The Jamaican Bar Association and the two lawyers whose offices had been searched had filed petitions to have the searches declared unlawful, but the Full Court ruled that the search warrants complied with statutory requirements, were lawfully issued, and were indeed valid.

The provision of the Mutual Assistance (Criminal Matters) Act did not offend the constitution and therefore enabled a search of the lawyers' offices, said the ruling.

APPEAL TO BE FILED

Bar Association president, Hillary Phillips, told The Gleaner that they would be filing an appeal.

The Director of Public Prosecutions (DPP), as the central authority, had applied to the Resident Magistrate's Court for warrants, and the searches were carried out at the offices of attorneys-at-law Ernest Smith and Hugh Thompson in January 27 and 28 of this year.

The search and seizure of documents were to assist the Canadian Government in its investigations into money laundering and drug-related offences against 56-year-old Canadian national, Robert Bidwell.

SEARCH NOT UNLAWFUL

The DPP and the Attorney-General, who were the respondents in the case, argued that the search and seizure were not unlawful as the claimants were contending, and cited several authorities to show that there was legal basis for the police to obtain the search warrants.

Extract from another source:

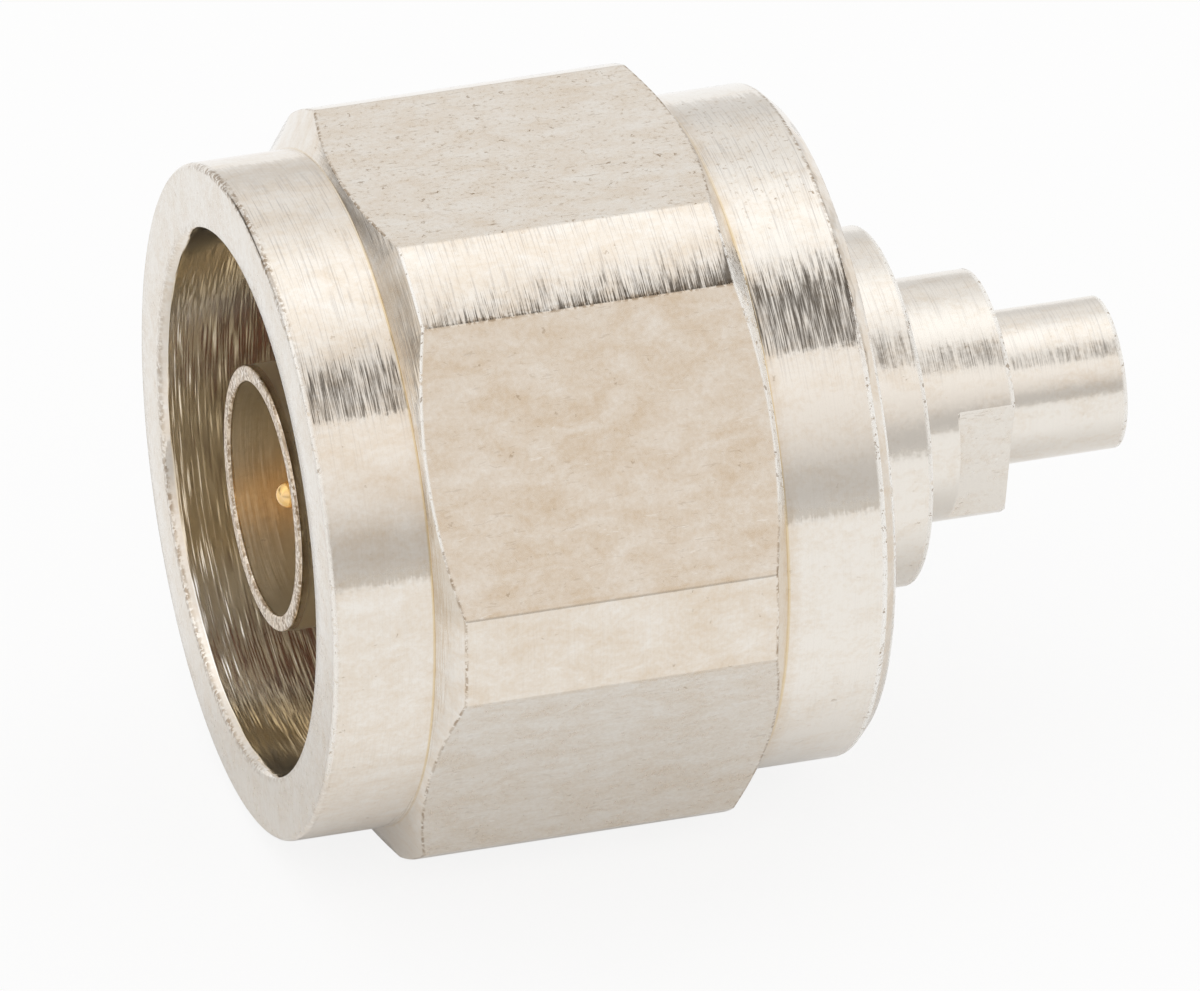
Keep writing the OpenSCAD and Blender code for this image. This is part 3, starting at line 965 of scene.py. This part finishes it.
class PLUG_OT_cable_sleeve(bpy.types.Operator):
    """Turn the cable sleeve and mill its wrench flats"""
    bl_idname = "plug.cable_sleeve"
    bl_label = "Cable Sleeve"

    def execute(self, context):
        s = context.scene.plug_sleeve
        front, end = SLEEVE_LOW.x, SLEEVE_HIGH.x
        sleeve = turned("turned_cable_sleeve", stepped(
            front, s.nose_radius, s.thread_start, s.thread_radius, s.thread_end, s.barrel_radius,
            s.barrel_end, s.tube_radius, end, s.cable_radius, s.hollow_end, s.hollow_radius, front,
        ), s.sides)
        for side in (-1, 1):
            cut(sleeve, self.end_mill(s, side))

        def outward(edge):
            middle = middle_of(edge)
            lengthwise = abs(edge.verts[0].co.x - edge.verts[1].co.x) > 0.5 * MM
            outside = middle.x > s.thread_end + TOUCH and reach(middle) > s.tube_radius + TOUCH
            return outside and not lengthwise

        def at_tail(edge):
            return all(abs(vertex.co.x - end) < SAME_PLACE for vertex in edge.verts)

        round_edges(sleeve, s.mill_edge, 2, 20, outward)
        round_edges(sleeve, s.edge, 3, 30, at_tail)
        smooth(sleeve, 12)
        plate = Surface("sleeve_plate")
        masks = self.masks(plate, s, end / MM)
        colours = context.scene.plug_finish
        dress(sleeve, nickel_plate(plate, colours, masks, 0.06, 0.6, (1.0, 0.2), 0.09, 0.15))
        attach(sleeve, "plug_body")
        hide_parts("cable_sleeve")
        return {"FINISHED"}

    def end_mill(self, s, side):
        """The block that is milled away over one wrench flat."""
        over = 0.5 * MM
        depth = s.barrel_radius
        select_none()
        bpy.ops.mesh.primitive_cube_add(size=1)
        block = bpy.context.object
        block.name = "end_mill"
        block.dimensions = (s.flat_length + over, depth, 4 * s.barrel_radius)
        block.location = (s.barrel_end + (over - s.flat_length) / 2, side * (s.flat_width + depth) / 2, 0)
        bpy.ops.object.transform_apply()
        block.rotation_euler.x = s.flat_turn
        bpy.ops.object.transform_apply()
        return block

    def masks(self, s, sizes, end):
        """Where the sleeve is milled, burred and bored, where its burred rims get a painted highlight, and
        how its light leans.
        """
        g = s.graph
        barrel, barrel_end = sizes.barrel_radius / MM, sizes.barrel_end / MM
        half = sizes.flat_width / 2 / MM
        milled = g.fade(abs(s.facing(-math.degrees(sizes.flat_turn))), half - 0.015, half - 0.005)
        on_barrel = (s.x - sizes.thread_end / MM) * 0.010 - 0.06
        on_tube = (s.x - barrel_end) * 0.006 - 0.06
        tube_only = s.behind(barrel_end, 0.02)
        rim = s.ring(barrel_end, barrel, 0.08, 0.18)
        return {
            "flat": milled * s.within(barrel - 0.05, 0.04),
            "edge": g.most(rim, s.ring(end, sizes.tube_radius / MM, 0.08, 0.18)),
            "bore": s.within(sizes.cable_radius / MM + 0.02, 0.04),
            "lean": on_barrel * (1.0 - tube_only) + on_tube * tube_only,
        }


class PLUG_OT_centre_contact(bpy.types.Operator):
    """Turn the gold centre contact and drill it for the conductor"""
    bl_idname = "plug.centre_contact"
    bl_label = "Centre Contact"

    def execute(self, context):
        c = context.scene.plug_core
        tip, end = CONTACT_LOW.x, CONTACT_HIGH.x
        insulator_front = INSULATOR_LOW.x
        nose = arc((tip + c.nose_radius, 0), c.nose_radius, math.pi, math.pi / 2, 16)
        solder_end = end - c.solder_depth
        outline = nose + stepped(
            tip + c.nose_radius + c.taper_length, c.pin_radius, c.shoulder_start, c.shoulder_radius,
            insulator_front, c.stem_radius, end, c.solder_radius, solder_end,
        ) + [(solder_end, 0)]
        contact = turned("gilt_centre_contact", outline, c.sides, closed=False)
        select_none()
        bpy.ops.mesh.primitive_cylinder_add(
            vertices=48, radius=c.sight_radius, depth=2 * c.stem_radius,
            location=(end - c.sight_inset, 0, c.stem_radius),
        )
        cut(contact, bpy.context.object)
        round_edges(contact, c.contact_edge, 2, 40, lambda edge: edge.verts[0].co.x < insulator_front)
        smooth(contact, 30)
        dress(contact, gold_plate(context.scene.plug_finish))
        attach(contact, "plug_body")
        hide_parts("centre_contact")
        return {"FINISHED"}


class PLUG_OT_insulator(bpy.types.Operator):
    """Turn the stepped white insulator"""
    bl_idname = "plug.insulator"
    bl_label = "Insulator"

    def execute(self, context):
        c = context.scene.plug_core
        front, end = INSULATOR_LOW.x, INSULATOR_HIGH.x
        insulator = turned("white_insulator", stepped(
            front, c.insulator_radius, c.insulator_step, c.insulator_rear_radius, end, c.stem_radius, front,
        ), c.sides)
        outer = (c.stem_radius + c.insulator_radius) / 2
        round_edges(insulator, c.insulator_edge, 2, 40, lambda edge: reach(edge.verts[0].co) > outer)
        smooth(insulator, 30)
        dress(insulator, fluoropolymer_finish(context.scene.plug_finish))
        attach(insulator, "plug_body")
        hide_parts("insulator")
        return {"FINISHED"}


class PLUG_OT_gasket(bpy.types.Operator):
    """Mould the gasket ring with rounded edges"""
    bl_idname = "plug.gasket"
    bl_label = "Gasket"

    def execute(self, context):
        c = context.scene.plug_core
        front, end = GASKET_LOW.x, GASKET_HIGH.x
        outline = stepped(front, c.gasket_outer, end, c.gasket_inner, front)
        gasket = turned("moulded_gasket", outline, c.sides)
        outer = (c.gasket_inner + c.gasket_outer) / 2
        round_edges(gasket, c.gasket_edge, 4, 40, lambda edge: reach(edge.verts[0].co) > outer)
        smooth(gasket, 50)
        dress(gasket, silicone_finish(context.scene.plug_finish))
        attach(gasket, "plug_body")
        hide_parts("gasket")
        return {"FINISHED"}


class PLUG_OT_retaining_ring(bpy.types.Operator):
    """Finish the split ring, whose own solid stays"""
    bl_idname = "plug.retaining_ring"
    bl_label = "Retaining Ring"

    def execute(self, context):
        dress(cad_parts["retaining_ring"], bronze_finish(context.scene.plug_finish))
        return {"FINISHED"}


class PLUG_OT_stage(bpy.types.Operator):
    """Set the floor, the light tent and the camera"""
    bl_idname = "plug.stage"
    bl_label = "Stage"

    def execute(self, context):
        studio = context.scene.plug_studio
        self.floor(studio)
        self.surroundings(context.scene, studio)
        self.camera(context.scene, studio)
        context.scene.view_settings.view_transform = "Standard"
        return {"FINISHED"}

    def floor(self, studio):
        """A wide white floor with a greyer apron in front, under a clean white for the camera."""
        select_none()
        bpy.ops.mesh.primitive_plane_add(size=studio.floor_size)
        floor = bpy.context.object
        floor.name = "studio_floor"
        with editing(floor):
            bpy.ops.transform.translate(value=(0, 0, CAD_BOX[0].z))
        material = bpy.data.materials.new("white_floor")
        g = Graph(material)
        here = g.add("TexCoord", None, None, "Object")
        y = g.add("SeparateXYZ", None, {0: here}, "Y")
        x = y.beside("X")
        apron = g.drop(y, -studio.apron * 1.4, -studio.apron * 0.6)
        rays = g.add("LightPath", None, None, "Is Camera Ray")
        gloss = g.most(rays.beside("Is Glossy Ray"), rays.beside("Is Transmission Ray"))
        # What the metal reflects: a painted shadow under the plug, where less glow lets the paper's own
        # shadow show, and painted light, more glow, to its sides, behind it and past it.
        glow_with_painted_shadow = 0.15 + g.fade(abs(y), 0.003, 0.015) * 0.72
        glow_with_painted_shadow = glow_with_painted_shadow + g.fade(y, 0.01, 0.025) * 0.1 + g.fade(x, 0.011, 0.016) * 0.07
        white = g.most(rays * studio.floor_white, gloss * glow_with_painted_shadow * (1.0 - apron * 0.8))
        shade = g.mix(apron, (0.92, 0.925, 0.93), (0.62, 0.60, 0.57))
        paper = g.add("BsdfDiffuse", None, {"Color": shade})
        light = g.add("Emission", None, {"Color": (1.0, 1.0, 1.0, 1.0), "Strength": 1.0})
        both = g.add("MixShader", None, {0: white, 1: paper, 2: light})
        g.add("OutputMaterial", None, {"Surface": both})
        dress(floor, material)

    def surroundings(self, scene, studio):
        """A light tent all round: its brightness by the angle round the plug's axis, and its gaps."""
        world = bpy.data.worlds.new("light_tent")
        scene.world = world
        g = Graph(world)
        direction = g.add("TexCoord", None, None, "Generated")
        x = g.add("SeparateXYZ", None, {0: direction}, "X")
        height = g.math("ARCTAN2", x.beside("Z"), -x.beside("Y")) * (180 / math.pi)
        lean = g.math("ARCSINE", x) * (180 / math.pi)
        stops = [((a + 180) / 360, (v, v * warm, v * warm * warm)) for a, v, warm in TENT]
        tent = g.add("ValToRGB", {"stops": stops}, {0: (height + 180.0) / 360.0}, "Color")
        # A wedge between two leaning edges above the cable's side, and the round gaps.
        low = 53.0 + g.most(lean - 25.0, 0.0) * 1.5
        high = 60.0 + lean * 1.05
        wedge = g.fade(height - low, -0.7, 0.7) * g.drop(height - high, -8.0, 8.0)
        dark = wedge * g.fade(lean, 3.0, 25.0) * 0.86
        for towards, widest, narrowest, depth in GAPS:
            middle = Vector(towards).normalized()
            cosine = g.vectors("DOT_PRODUCT", direction, middle, output="Value")
            dark = g.most(dark, g.fade(cosine, widest, narrowest) * depth)
        shown = g.tint(dark, tent, (0.03, 0.015, 0.0))
        background = g.add(
            "Background", None, {"Color": shown, "Strength": studio.tent_strength}
        )
        g.add("OutputWorld", None, {"Surface": background})

    def camera(self, scene, studio):
        data = bpy.data.cameras.new("camera")
        data.lens = studio.lens
        data.sensor_width = 36
        data.clip_start = 0.05
        data.clip_end = 20
        camera = bpy.data.objects.new("camera", data)
        scene.collection.objects.link(camera)
        a, e = studio.azimuth, studio.elevation
        back = Vector((math.sin(a) * math.cos(e), -math.cos(a) * math.cos(e), math.sin(e)))
        aim = Vector((studio.aim_x, studio.aim_y, studio.aim_z))
        facing = back.to_track_quat("Z", "Y").to_matrix().to_4x4()
        camera.matrix_world = Matrix.Translation(aim + back * studio.distance) @ facing
        scene.camera = camera


# Round gaps in the tent: the way to their middle, two cosines between which they fade, how dark.
GAPS = [((-0.66, 0.75, 0.03), 0.955, 0.992, 0.85), ((-0.95, 0.28, -0.10), 0.93, 0.99, 0.45)]


# The light tent: degrees round the plug's axis (0 in front, 90 above), brightness and warmth.
TENT = [
    (-180, 0.80, 0.99), (-1, 0.68, 0.98), (5, 0.62, 0.975), (12, 0.65, 0.97), (18, 0.78, 0.965),
    (25, 0.90, 0.965), (33, 0.97, 0.97), (42, 1.04, 0.975), (52, 1.05, 0.98), (72, 0.98, 0.99),
    (82, 1.12, 0.99), (95, 1.23, 1.0), (105, 1.25, 1.0), (114, 1.20, 1.0), (124, 1.06, 1.0),
    (134, 0.94, 0.995), (148, 0.92, 0.99), (165, 0.78, 0.99), (173, 0.79, 0.99), (180, 0.88, 1.0),
]


class PLUG_PT_pieces(bpy.types.Panel):
    """Lists the plug's pieces"""
    bl_idname = "PLUG_PT_pieces"
    bl_label = "Plug"
    bl_space_type = "VIEW_3D"
    bl_region_type = "UI"
    bl_category = "Plug"

    def draw(self, context):
        for operator in OPERATORS:
            self.layout.operator(operator.bl_idname)


GROUPS = {
    "plug_nut": NutSizes, "plug_shell": ShellSizes, "plug_sleeve": SleeveSizes,
    "plug_core": CoreSizes, "plug_finish": Finish, "plug_studio": Studio,
}
OPERATORS = [
    PLUG_OT_stage, PLUG_OT_coupling_nut, PLUG_OT_shell, PLUG_OT_cable_sleeve, PLUG_OT_centre_contact,
    PLUG_OT_insulator, PLUG_OT_gasket, PLUG_OT_retaining_ring,
]


def register():
    for group in GROUPS.values():
        bpy.utils.register_class(group)
    for operator in OPERATORS:
        bpy.utils.register_class(operator)
    bpy.utils.register_class(PLUG_PT_pieces)
    for name, group in GROUPS.items():
        setattr(bpy.types.Scene, name, bpy.props.PointerProperty(type=group))


def unregister():
    for name in GROUPS:
        delattr(bpy.types.Scene, name)
    bpy.utils.unregister_class(PLUG_PT_pieces)
    for operator in reversed(OPERATORS):
        bpy.utils.unregister_class(operator)
    for group in reversed(GROUPS.values()):
        bpy.utils.unregister_class(group)


def main():
    """Builds the stage and every piece."""
    register()
    bpy.ops.plug.stage()
    bpy.ops.plug.coupling_nut()
    bpy.ops.plug.shell()
    bpy.ops.plug.cable_sleeve()
    bpy.ops.plug.centre_contact()
    bpy.ops.plug.insulator()
    bpy.ops.plug.gasket()
    bpy.ops.plug.retaining_ring()
    select_none()


if __name__ == "__main__":
    main()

Pamela Benka-Coker, Q.C., had argued for the lawyers that the Mutual Assistance (Criminal Matters) Act required that the request from the foreign state for the offices to be searched had to be in writing. The absence of such a request in writing, she said, was fatal to the issuing of the warrants.

The case was considered by Chief Justice Lensley Wolfe, Justice Karl Harrison and Justice Lloyd Hibbert, who ruled that the Director of Public Prosecutions as the central authority, could only have authorised the warrant based on information submitted to him by the Canadian prosecutors.

The court found that the treaty did not offend the Constitution of Jamaica, and on that basis, the search was legal.

"The authorities clearly show that searches and seizures of documents from lawyers' offices did not per se infringe the principle of legal professional privileges," the Full Court said.

The mere claim of privilege did not render the documents privileged, and it was for the court to decide whether or not legal professional privileges were attached to any of the documents, said the Justices.